In SSL/TLS protocol has no mechanism to keep the connection alive without continuous data transfer. To overcome this limitation Heartbeat extension was introduced to openSSL implementation of SSL/TLS. Heartbeat protocol runs on top of the Record Layer and maintains the connection between the client and server by requiring them to exchange a "heartbeat". In previous versions of SSL/TLS, a renegotiation technique function to find alive connection was available but that was costly [2].

The "Heartbeat" protocol includes two messages: heartbeat request and heartbeat response. For every "Heartbeat request" message a "Heartbeat response" message should sent between the client and the server. This is called "Keep alive" [2]. If no response message is received the TLS connection is terminated. The structure of a "Heartbeat" message (request and response) is shown in Figure 2. The message type refers to either request of response message. The payload length represents the length of the Heartbeat response message. Payload variable holds the payload content and the padding variable includes random data. The padding field is used to discover the path maximum transfer unit (PMTU).

In response to the heartbeat request message a copy of the same message is sent as response by the receiver side. This verifies the connection to be still alive [2]. To implement the "Heartbeat response" message, the receiver end first check if the type of the received message "TLS Heartbeat request". Then the receiver extracts the payload length of the received message. Using this value the receiver allocates memory for the heartbeat response. Then the receiver side copies the payload from "Heartbeat request" message to "Heartbeat response" message is send it back to the sender side. The sender side then compares the response message with the original message and if the messages are same, the connection is considered alive.

OpenSSL versions 1.0.1 through 1.0.1g contain a flaw in its implementation of the TLS/DTLS "Heartbeat response" functionality. This flaw allows an attacker to retrieve Primary key material (secret key), Secondary key material (user names and passwords used by vulnerable services), Protected content (sensitive data used by vulnerable services), Collateral (memory addresses and content that can be leveraged to bypass exploit mitigations). This vulnerability is known as "Heartbleed".


The "Heartbleed" vulnerability results from improper input validation in the implementation of the TLS heartbeat extension. The "Heartbleed" vulnerability allows an attacker to retrieve private memory of an application that uses the vulnerable OpenSSL library in chunks of 64k at a time.

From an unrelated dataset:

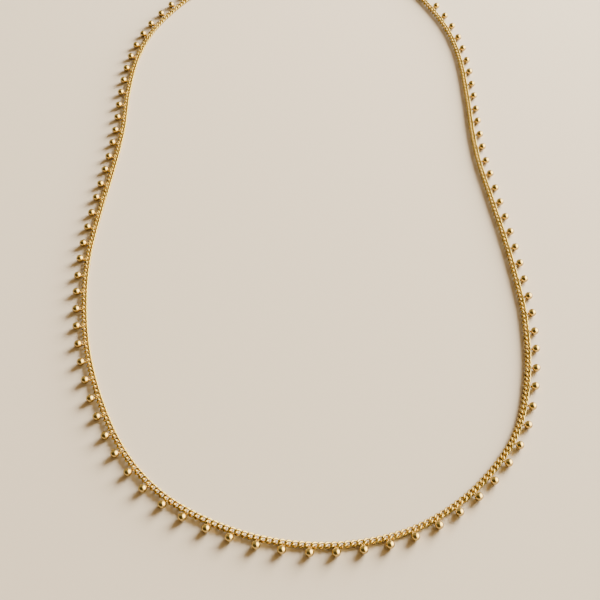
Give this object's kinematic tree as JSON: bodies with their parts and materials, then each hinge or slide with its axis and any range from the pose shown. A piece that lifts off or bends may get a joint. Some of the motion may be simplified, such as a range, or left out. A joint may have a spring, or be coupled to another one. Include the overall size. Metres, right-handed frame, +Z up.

The attacker can repeatedly leverage the vulnerability to retrieve as many 64k chunks of memory as are necessary to retrieve the intended data.

Using Heartbleed vulnerability the attacker modifies the length of the payload of the Heartbeat request message to retrieve information from the server. In the server side there is no validation mechanism for the length of the payload. Thus the server then returns more payload content from the server memory then it was suppose to send through a "Heartbeat response" message. This attack can be implemented user any browser. Any web application using the vulnerable version of HTTPS is exposed to this attack.

The steps of Heartbleed attack are shown in Figure 3. The attack takes place after client side receives a response message for "hello" request. The client server communication initiates with a 3 way handshake (using SSL/TLS).Then the server provides the client with a socket number. As long as the connection is alive the client uses this socket to communicate with server. After the connection is set the attacker/client side sends hello packets. If the hello response is none, it means the server closes connection without any communication.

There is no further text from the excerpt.